In my experience, the many challenges of knitting a group of diverse and well-meaning volunteers into a powerful force working on behalf of a nonprofit organization require a life-time of learning, questioning and openness to growth and change. I’m very much looking forward to hearing my colleagues’ experiences and advice on building their board members’ sense of engagement and commitment.

I wonder if some of what they’re planning to say might be negatively mirrored in this piece on 12 Reasons Why You Should Gracefully Resign from a Nonprofit Board which offers a comprehensive check list for anyone losing their drive or passion as a board member. Certainly if “Your conduct at board meetings is viewed by the majority of other board members as disruptive” and “You’re unable to work collaboratively with the other board members in a productive manner” – and you recognize that fact! – that’s a loud signal you should step down.
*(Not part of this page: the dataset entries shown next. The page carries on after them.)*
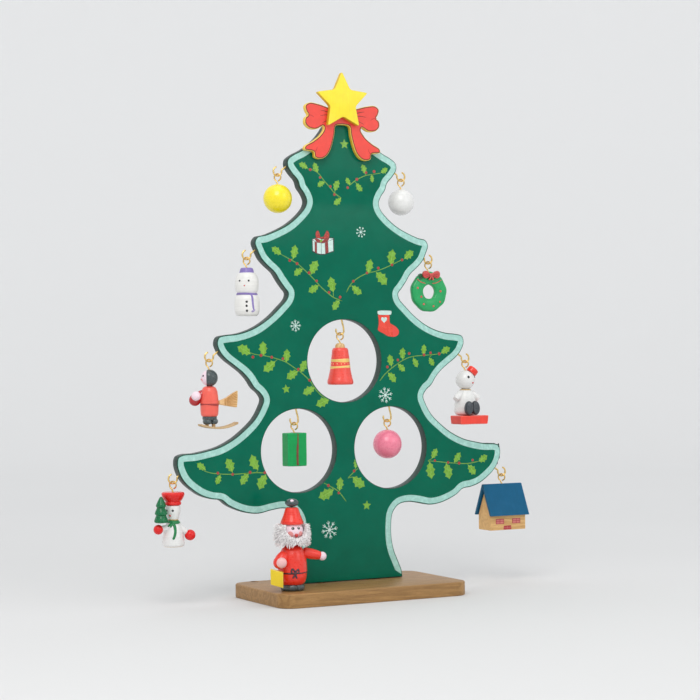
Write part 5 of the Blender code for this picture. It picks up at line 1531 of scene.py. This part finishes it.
ribbon_on(neck_profile, [(-30, -16.6), (-44, -17.5), (-56, -18.3), (-64, -18.9)], 1.4, 0.42, 0.35, (1.2, 0.75), 8, scarf)
ribbon_on(neck_profile, [(-28, -16.8), (-36, -18.0), (-42, -19.4)], 1.2, 0.46, 0.35, (1.1, 0.8), 8, scarf)
drop_at(scarf, *on_turned(neck_profile, -26, -16.8), 1.15, 0.85)
orn("tall_snowman_scarf_visual", scarf, M["scarf"], "tall_snowman", "paint_green", stands_for=("tall_snowman_scarf",))

# Snowman on a sled
seat_head = [(0, 0)] + [(5.8 * math.sin(a), -5.8 + 5.8 * math.cos(a)) for a in np.linspace(0.17, math.pi - 0.22, 48)] + [(0, -11.55)]
orn("sled_snowman_head_visual", uneven(lathe(bored_top(seat_head), 68), 0.05, 0.35, 21), M["pearl"], "sled_snowman", "paint_white", stands_for=("sled_snowman_head",))
cap_way = Vector((0.646, -0.114, 0.755)).normalized()
beret = lathe(fine(turned([(0, 1.75), (2.7, 1.75), (3.15, 1.4), (3.3, 0.4), (3.3, -1.2), (3.2, -1.75), (0, -1.75)], 0.4), 0.5), 56)
quat = cap_way.to_track_quat("Z", "Y").to_matrix().to_4x4()
bmesh.ops.transform(beret, matrix=Matrix.Translation(Vector((0, 0, -5.8)) + cap_way * 7.15) @ quat, verts=beret.verts)
orn("sled_snowman_cap", beret, M["red"], "sled_snowman", "paint_red")
torso = turned([(0, -11.6), (3.1, -11.65), (4.1, -12.3), (4.9, -13.8), (5.6, -16.2), (6.3, -19.2), (6.9, -22.2), (6.95, -24.6), (6.5, -26.1), (5.4, -26.8), (0, -26.88)], 0.6)
orn("sled_snowman_body_visual", uneven(lathe(fine(torso), 72), 0.06, 0.3, 22), M["pearl"], "sled_snowman", "paint_white", stands_for=("sled_snowman_body",))
orn("sled_snowman_neck", band([(3.6, -12.2), (3.1, -11.7), (3.0, -11.3), (3.6, -10.8)], -11.65, 0.7, 0.25, (0.05, 2, 0.4)), M["collar"], "sled_snowman", "raw_wood")
arms = bmesh.new()
for x in (-1, 1):
    join(arms, limb((3.6 * x, -0.5, -13.8), (8.0 * x, -1.8, -17.4), 2.2, 1.95, 32))
orn("sled_snowman_arms", arms, M["pearl"], "sled_snowman", "paint_white")
boots = bmesh.new()
for x, y, z, tilt in ((-3.3, -9.1, -22.5, 6), (1.3, -9.1, -22.45, -5)):
    boot = ball(2.65, 3.0, 4.25, (0, 0, 0), 36, 24, 0.03, 0.3, int(x * 10) + 60)
    for v in boot.verts:
        if v.co.y < -1.9:
            v.co.y = -1.9 + (v.co.y + 1.9) * 0.35
    bmesh.ops.transform(boot, matrix=Matrix.Translation((x, y, z)) @ Matrix.Rotation(math.radians(tilt), 4, "Y"), verts=boot.verts)
    join(boots, boot)
orn("sled_snowman_boots_visual", boots, M["boot"], "sled_snowman", "paint_dark", stands_for=("sled_snowman_boots",))
sled_bm = box_of(19.6, 12.0, 5.1, (0, -4.3, -29.55), 0.55, 4, 9, 0.06, 23)
for v in sled_bm.verts:
    v.co.x *= 1.0 - 0.06 * min(1.0, max(0.0, (-27.0 - v.co.z) / 5.1)) ** 1.4
orn("sled_visual", sled_bm, M["sled"], "sled_snowman", "paint_red", stands_for=("sled",), sharp=45)
S_AZ = 24.0
orn("sled_snowman_eyes", dots_on(seat_head, ((S_AZ - 34, -4.0), (S_AZ + 34, -4.0)), 0.8, 0.35), M["black"], "sled_snowman", "paint_dark")
orn("sled_snowman_nose", dots_on(seat_head, ((S_AZ, -7.5),), 0.62, 0.4), M["nose"], "sled_snowman", "paint_red")

# Wreath: a ring of half-round section whose rim is faintly scalloped
wreath_bm = bmesh.new()
rings = []
count = 120
for i in range(count):
    a = math.tau * i / count
    k = 0.22 * math.sin(9 * a + 0.5) + 0.10 * math.sin(4 * a + 2.0)
    r_in, r_out = 4.15 + 0.06 * math.sin(5 * a), 12.0 - 0.12 + k * 0.8
    section = []
    mid, half_w = (r_in + r_out) / 2, (r_out - r_in) / 2
    for t in np.linspace(0, math.tau, 28, endpoint=False):
        c, s = math.cos(t), math.sin(t)
        u = math.copysign(abs(c) ** 0.55, c)
        w = math.copysign(abs(s) ** 0.7, s)
        section.append((mid + half_w * u, w * (2.3 + 0.05 * math.sin(7 * a))))
    rings.append([wreath_bm.verts.new((r * math.cos(a), -w, r * math.sin(a))) for r, w in section])
for i in range(count):
    stitch(wreath_bm, rings[i], rings[(i + 1) % count])
orn("wreath_visual", wreath_bm, M["wreath"], "wreath", "paint_green", (0, 0, -12.0), stands_for=("wreath",))


def on_wreath(shapes, name, mat, lift=0.16, slot="paint_red"):
    return orn(name, sheet_of(shapes, -2.3 - lift, -2.0), M[mat], "wreath", slot, (0, 0, -12.0), weld=0)


def ring_arc(a0, a1, r0, r1, width, dip=0.0):
    pts = []
    for k in np.linspace(0, 1, 8):
        a = math.radians(a0 + (a1 - a0) * k)
        r = r0 + (r1 - r0) * k - dip * math.sin(math.pi * k)
        pts.append((r * math.cos(a), r * math.sin(a)))
    return stroke(pts, width, (0.8, 0.8), 4)


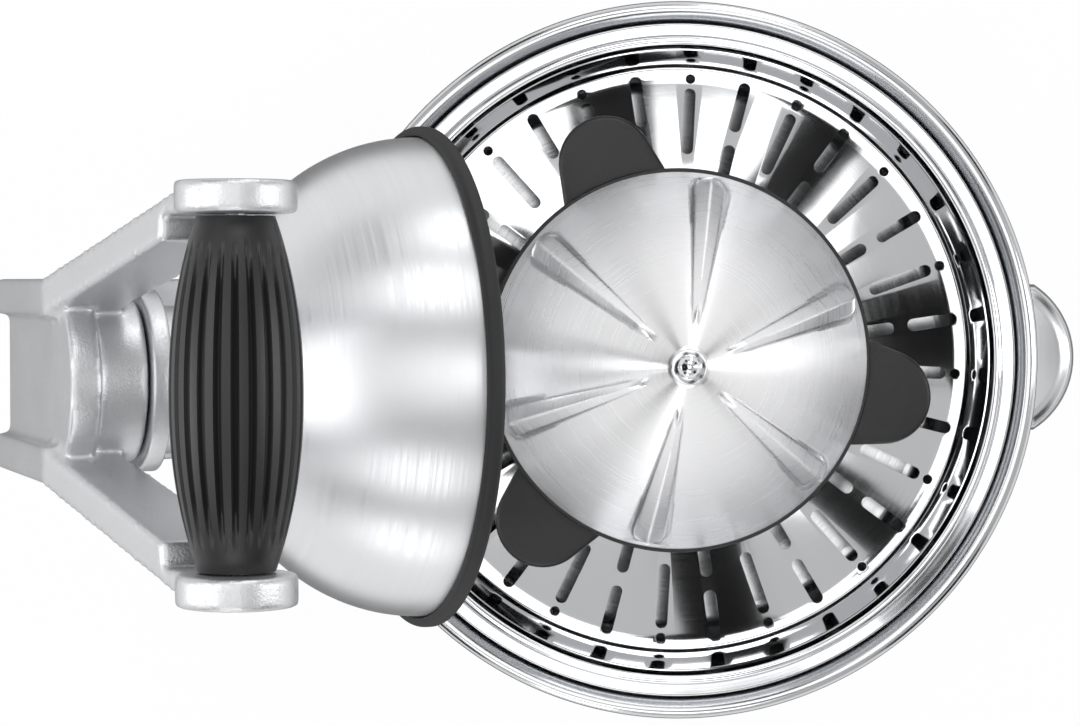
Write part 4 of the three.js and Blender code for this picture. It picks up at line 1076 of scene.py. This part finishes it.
@dataclass
class LeverArm(Assembly):
    """The raised arm, drawn closed about its pivot: casting, collar, dome, ring and grip."""

    rail_in: float = 13.0
    rail_out: float = 20.5
    eye: float = 13.0
    rail_z: float = 63.0
    rail_r: float = 7.0
    corner_x: float = 55.0
    splay_x: float = 107.7
    splay: float = 13.6
    grip_x: float = 181.0
    grip_z: float = 48.0
    boss: float = 11.0
    boss_in: float = 32.0
    boss_out: float = 38.0
    dome_x: float = 105.0
    dome_rim: float = -9.0
    dome_radius: float = 50.0
    dome_depth: float = 45.0
    crown: float = 14.7
    hub_radius: float = 16.5
    hub_low: float = 50.8
    web_low: float = 61.0
    web_high: float = 67.0
    web_front: float = 125.0
    web_sag: float = 7.0
    lug_reach: float = 18.0
    bush_bore: float = 6.3
    screw_bore: float = 4.3
    rod_bore: float = 2.3
    bolt_bore: float = 3.3
    flutes: int = 24
    grip_half: float = 31.6
    grip_middle: float = 12.0
    grip_end: float = 7.0
    flute_depth: float = 1.15
    flute_share: float = 0.84

    def build(self) -> None:
        """Makes the arm's pieces."""
        self.build_casting()
        self.build_dome()
        self.build_collar()
        self.build_grip()
        self.dress(PLAIN_STEEL, "dome_bolt", "grip_rod", "grip_screw_left", "grip_screw_right")
        self.dress(BRONZE, "hinge_bush_left", "hinge_bush_right")

    def build_casting(self) -> None:
        """The casting: rails, web, hub and bosses run together with the soft corners of a casting."""
        rail = (self.corner_x, self.rail_z)
        kink = (self.splay_x, self.rail_z)
        bar = (self.lug_reach * math.cos(math.radians(120)), self.lug_reach * math.sin(math.radians(120)))
        reach = (self.grip_x - self.splay_x) / math.cos(math.radians(self.splay))
        half, rear = self.rail_in + 1, self.corner_x - 3
        bend = (half ** 2 + self.web_sag ** 2) / (2 * self.web_sag)
        turn = math.degrees(math.asin(half / bend))
        web = [(rear, half), (rear, -half), *arc(self.web_front - bend, 0, bend, -turn, turn, 20)]
        grip_axis = shifted(self.grip_x, 0, self.grip_z)
        lumps = [
            plate("web", web, self.web_low, self.web_high),
            placed(bore(self.hub_radius, self.hub_low, self.web_high - 1, steps=64), shifted(self.dome_x)),
            placed(bore(3.0, -14, 14, Axis.Y), shifted(bar[0], 0, bar[1])),
        ]
        for side in (1, -1):
            low, high = sorted((side * self.rail_in, side * self.rail_out))
            front_end = (self.splay_x + reach, self.grip_z)
            front = plate("front", strap(kink, self.rail_r, front_end, self.boss - 3), low, high, Axis.Y)
            hub = shifted(self.splay_x, side * self.rail_out)
            placed(front, hub @ Matrix.Rotation(side * math.radians(self.splay), 4, "Z") @ hub.inverted())
            beside = sorted((side * self.boss_out, side * (self.boss_out + 30)))
            within = sorted((0, side * self.boss_in))
            for start, (near, far) in ((self.grip_x - 20, beside), (self.grip_x - 13, within)):
                end = self.grip_x + 20
                room = plate("room", rectangle(start, near, end, far), 20, 80)
                combine(front, room, Join.CUT)
            boss_low, boss_high = sorted((side * self.boss_in, side * self.boss_out))
            lumps += [
                plate("link", strap((0, 0), self.eye, rail, self.rail_r), low, high, Axis.Y),
                plate("lug", strap((0, 0), self.eye, bar, 5.0), low, high, Axis.Y),
                plate("rail", strap(rail, self.rail_r, kink, self.rail_r - 0.01), low, high, Axis.Y),
                front,
                placed(bore(self.boss, boss_low, boss_high, Axis.Y, 64), grip_axis),
            ]
        arm = merged(lumps)
        apply_modifier(arm, "REMESH", mode="VOXEL", voxel_size=0.65 * MM)
        apply_modifier(arm, "SMOOTH", factor=0.5, iterations=10)
        apply_modifier(arm, "DECIMATE", ratio=0.3)
        for plug in (
            bore(self.bush_bore, -self.rail_out - 2, self.rail_out + 2, Axis.Y),
            placed(bore(self.screw_bore, self.boss_out - 3, 60, Axis.Y), grip_axis),
            placed(bore(self.screw_bore, -60, -self.boss_out + 3, Axis.Y), grip_axis),
            placed(bore(self.rod_bore, -60, 60, Axis.Y), grip_axis),
            placed(bore(self.bolt_bore, 45, 60), shifted(self.dome_x)),
        ):
            combine(arm, plug, Join.CUT)
        placed(smoothed(arm, 40), self.at.from_pivot())
        self.hand_in(arm, "lever_casting", "arm", Slot.CAST, CAST, "arm_casting")

    def dome_steel(self) -> TurnedSteel:
        """The dome's spun steel, brushed round its axis."""
        centre = self.at.from_pivot() @ (Vector((self.dome_x, 0, self.dome_rim)) * MM)
        return TurnedSteel("brushed_dome_steel", "#E2E3E5", 0.42, tuple(centre), self.at.arm_axis(),
                           line_mm=0.6, line_depth=0.9, spread=0.3, anisotropic=0.8)

    def shell_profile(self, inset: float, steps: int) -> list[Point]:
        """The dome's outline from rim to crown, moved in by an amount.

        Args:
            inset: how far it is moved in.
            steps: how many steps it takes.

        Returns:
            The outline's points.
        """
        radius, depth = self.dome_radius - inset, self.dome_depth - inset
        last = math.degrees(math.acos(self.crown / radius))
        turns = (math.radians(last * i / steps) for i in range(steps + 1))
        return [(radius * math.cos(t), self.dome_rim + depth * math.sin(t)) for t in turns]

    def build_dome(self) -> None:
        """The pressing dome, its liner and the black ring round its rim."""
        lift = shifted(self.dome_x)
        for name, node, slot, finish, inset, wall in (
            ("dome_skin", "dome_shell", Slot.BRUSHED, self.dome_steel(), 0.0, 1.3),
            ("dome_lining", "dome_liner", Slot.PLASTIC, ABS, 1.8, 1.6),
        ):
            outer = self.shell_profile(inset, 36)
            inner = self.shell_profile(inset + wall, 24)[::-1]
            profile = [*outer, (self.bolt_bore, outer[-1][1]), (self.bolt_bore, inner[0][1]), *inner]
            shell = turned(name, profile, 144)
            placed(smoothed(shell), self.at.from_pivot() @ lift)
            self.hand_in(shell, name, "arm", slot, finish, node)
        low = self.dome_rim - 2.3
        ring = turned("ring", [
            (46.6, self.dome_rim - 0.3), (46.9, low), (51.6, low), (52.3, low + 0.7), (52.3, low + 2.6),
            (51.7, low + 3.4), (50.3, low + 3.6), (50.3, self.dome_rim - 0.3),
        ], 144)
        placed(smoothed(bevelled(ring, 0.4)), self.at.from_pivot() @ lift)
        self.hand_in(ring, "dome_rim_ring", "arm", Slot.RUBBER, RUBBER, "dome_ring")

    def build_collar(self) -> None:
        """The collar between the dome's crown and the hub."""
        crown = self.shell_profile(0, 8)[-1][1] + 0.3
        top, neck, flange = self.hub_low - 0.3, 15.0, 18.5
        collar = turned("collar", [
            (self.bolt_bore, crown), (neck - 1, crown), (neck, crown + 1.5), (neck, top - 4),
            (flange, top - 4), (flange, top), (self.bolt_bore, top),
        ], 96)
        placed(smoothed(bevelled(collar, 0.6)), self.at.from_pivot() @ shifted(self.dome_x))
        self.hand_in(collar, "hub_collar_body", "arm", Slot.CAST, CAST, "hub_collar")

    def build_grip(self) -> None:
        """The barrel grip, whose flutes run out before its plain ends."""
        half, middle, end = self.grip_half, self.grip_middle, self.grip_end
        rings = 72
        spots = [2 * i / rings - 1 for i in range(rings + 1)]
        barrel = [(middle + (end - middle) * abs(s) ** 2.2, half * s) for s in spots]
        profile = [(self.screw_bore, -half), *barrel, (self.screw_bore, half)]
        grip = turned("grip", profile, self.flutes * 12, Axis.Y)

        def flute(place: Vector) -> Vector:
            """Sinks a point of the barrel where a flute runs.

            Args:
                place: the point, in millimetres.

            Returns:
                The sunk point, or the same one between the flutes.
            """
            radius = math.hypot(place.x, place.z)
            share = abs(place.y) / (half * self.flute_share)
            if radius < end - 0.5 or share >= 1 or abs(place.y) > half - 0.2:
                return place
            turn = math.atan2(place.z, place.x) * self.flutes
            groove = max(0.0, math.cos(turn)) ** 0.8
            depth = self.flute_depth * groove * min(1.0, (1 - share) / 0.3) ** 0.7
            scale = (radius - depth) / radius
            return Vector((place.x * scale, place.y, place.z * scale))

        reshape(grip, flute)
        placed(smoothed(grip, 50), self.at.from_pivot() @ shifted(self.grip_x, 0, self.grip_z))
        self.hand_in(grip, "barrel_grip", "arm", Slot.GRIP, SOFT_TOUCH, "grip_sleeve")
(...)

A larger number of board members would want to consider whether they’re missing a significant number of meetings and are unable to fully participate in board planning, deliberations, and actions; or are not contributing money, time, connections, or other valuable resources to the organization; or are not spending time thinking about how the organization could be more effective at advancing its mission, and helping it do so.

If anyone IS unhappily involved in a situation with a high level of internal strife, this piece about the resignation of the entire 20-member board of the Minnesota Dance Theatre is really a must-read. The MDT is described as “solvent and successful” but obviously rent by bitter disagreement about…vision? direction? leadership style? I’m not sure I want to know the details, but the point of the story is that this amount of board drama damages the organization and the individuals concerned. It talks about the need for careful and honest communication with stakeholders and the public to rebuild trust and reputation, and makes the point that recovery can be slow and painful. (A good case in point is Susan G. Komen’s Race for the Cure, the world’s largest breast cancer fundraising event, which is still struggling to bring in donations at the high level they enjoyed before their extremely controversial 2012 decision to defund Planned Parenthood.)

Much better to seek professional intervention and counsel before things reach that state, and if needed to take a look at Maytree’s recent Five Good Ideas about Successful Board – Executive Director Relationships with the Chair of the Board and President and CEO of the YMCA of Greater Toronto. I missed hearing this one in person, although the online video shows a helpful dialogue about the importance of shared vision and values; defining and recruiting Board members around the diversity and skills you need to help achieve your vision; building trusting relationships; defining roles and responsibilities; and enabling Boards to focus on the big picture and the long view.

Of course, if you’re determined to do an outstanding job of fulfilling your leadership responsibilities as either staff or board you should also sign up for Engaging your Board Effectively. I’ve been reading some great and thought-provoking resources whose ideas I may share with our attendees on September 22nd, but rather than steal Robin’s and mine and the other panel members’ thunder, I’ll write more on these following our session!